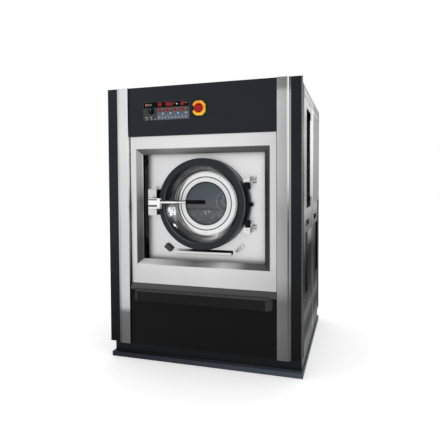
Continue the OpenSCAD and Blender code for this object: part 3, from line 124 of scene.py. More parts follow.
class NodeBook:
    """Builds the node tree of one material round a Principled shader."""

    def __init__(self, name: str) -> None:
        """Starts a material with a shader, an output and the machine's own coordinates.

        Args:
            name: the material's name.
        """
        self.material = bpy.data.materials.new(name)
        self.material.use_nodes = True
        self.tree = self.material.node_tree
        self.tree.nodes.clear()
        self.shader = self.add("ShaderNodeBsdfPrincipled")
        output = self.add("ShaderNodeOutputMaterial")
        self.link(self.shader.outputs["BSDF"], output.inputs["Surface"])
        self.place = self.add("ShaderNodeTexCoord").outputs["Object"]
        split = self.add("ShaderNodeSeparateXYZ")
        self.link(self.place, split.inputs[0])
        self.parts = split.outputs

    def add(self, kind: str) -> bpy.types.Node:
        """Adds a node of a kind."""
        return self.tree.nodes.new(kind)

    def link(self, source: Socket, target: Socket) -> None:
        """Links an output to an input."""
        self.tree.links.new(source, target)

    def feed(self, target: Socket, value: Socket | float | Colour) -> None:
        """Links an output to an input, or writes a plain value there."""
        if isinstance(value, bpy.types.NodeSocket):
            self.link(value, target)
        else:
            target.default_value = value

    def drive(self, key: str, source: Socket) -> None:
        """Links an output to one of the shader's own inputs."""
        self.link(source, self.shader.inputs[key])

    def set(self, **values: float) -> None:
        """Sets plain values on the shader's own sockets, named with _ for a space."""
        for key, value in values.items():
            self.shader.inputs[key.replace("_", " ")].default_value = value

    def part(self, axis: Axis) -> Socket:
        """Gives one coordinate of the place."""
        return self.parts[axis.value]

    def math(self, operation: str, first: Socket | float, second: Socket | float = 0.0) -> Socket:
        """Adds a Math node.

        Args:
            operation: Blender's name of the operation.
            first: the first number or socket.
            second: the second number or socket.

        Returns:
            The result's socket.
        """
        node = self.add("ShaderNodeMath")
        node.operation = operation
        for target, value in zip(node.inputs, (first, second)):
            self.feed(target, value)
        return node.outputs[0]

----

Return all of the data word for word.

» Result
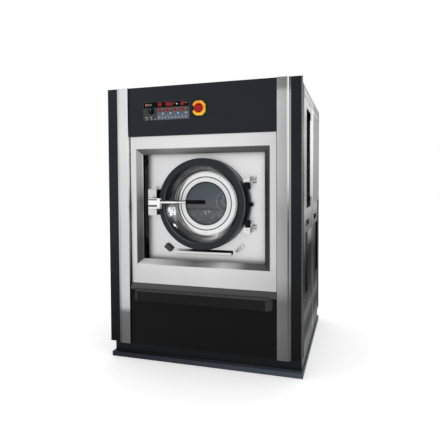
Continue the OpenSCAD and Blender code for this object: part 3, from line 124 of scene.py. More parts follow.
class NodeBook:
    """Builds the node tree of one material round a Principled shader."""

    def __init__(self, name: str) -> None:
        """Starts a material with a shader, an output and the machine's own coordinates.

        Args:
            name: the material's name.
        """
        self.material = bpy.data.materials.new(name)
        self.material.use_nodes = True
        self.tree = self.material.node_tree
        self.tree.nodes.clear()
        self.shader = self.add("ShaderNodeBsdfPrincipled")
        output = self.add("ShaderNodeOutputMaterial")
        self.link(self.shader.outputs["BSDF"], output.inputs["Surface"])
        self.place = self.add("ShaderNodeTexCoord").outputs["Object"]
        split = self.add("ShaderNodeSeparateXYZ")
        self.link(self.place, split.inputs[0])
        self.parts = split.outputs

    def add(self, kind: str) -> bpy.types.Node:
        """Adds a node of a kind."""
        return self.tree.nodes.new(kind)

    def link(self, source: Socket, target: Socket) -> None:
        """Links an output to an input."""
        self.tree.links.new(source, target)

    def feed(self, target: Socket, value: Socket | float | Colour) -> None:
        """Links an output to an input, or writes a plain value there."""
        if isinstance(value, bpy.types.NodeSocket):
            self.link(value, target)
        else:
            target.default_value = value

    def drive(self, key: str, source: Socket) -> None:
        """Links an output to one of the shader's own inputs."""
        self.link(source, self.shader.inputs[key])

    def set(self, **values: float) -> None:
        """Sets plain values on the shader's own sockets, named with _ for a space."""
        for key, value in values.items():
            self.shader.inputs[key.replace("_", " ")].default_value = value

    def part(self, axis: Axis) -> Socket:
        """Gives one coordinate of the place."""
        return self.parts[axis.value]

    def math(self, operation: str, first: Socket | float, second: Socket | float = 0.0) -> Socket:
        """Adds a Math node.

        Args:
            operation: Blender's name of the operation.
            first: the first number or socket.
            second: the second number or socket.

        Returns:
            The result's socket.
        """
        node = self.add("ShaderNodeMath")
        node.operation = operation
        for target, value in zip(node.inputs, (first, second)):
            self.feed(target, value)
        return node.outputs[0]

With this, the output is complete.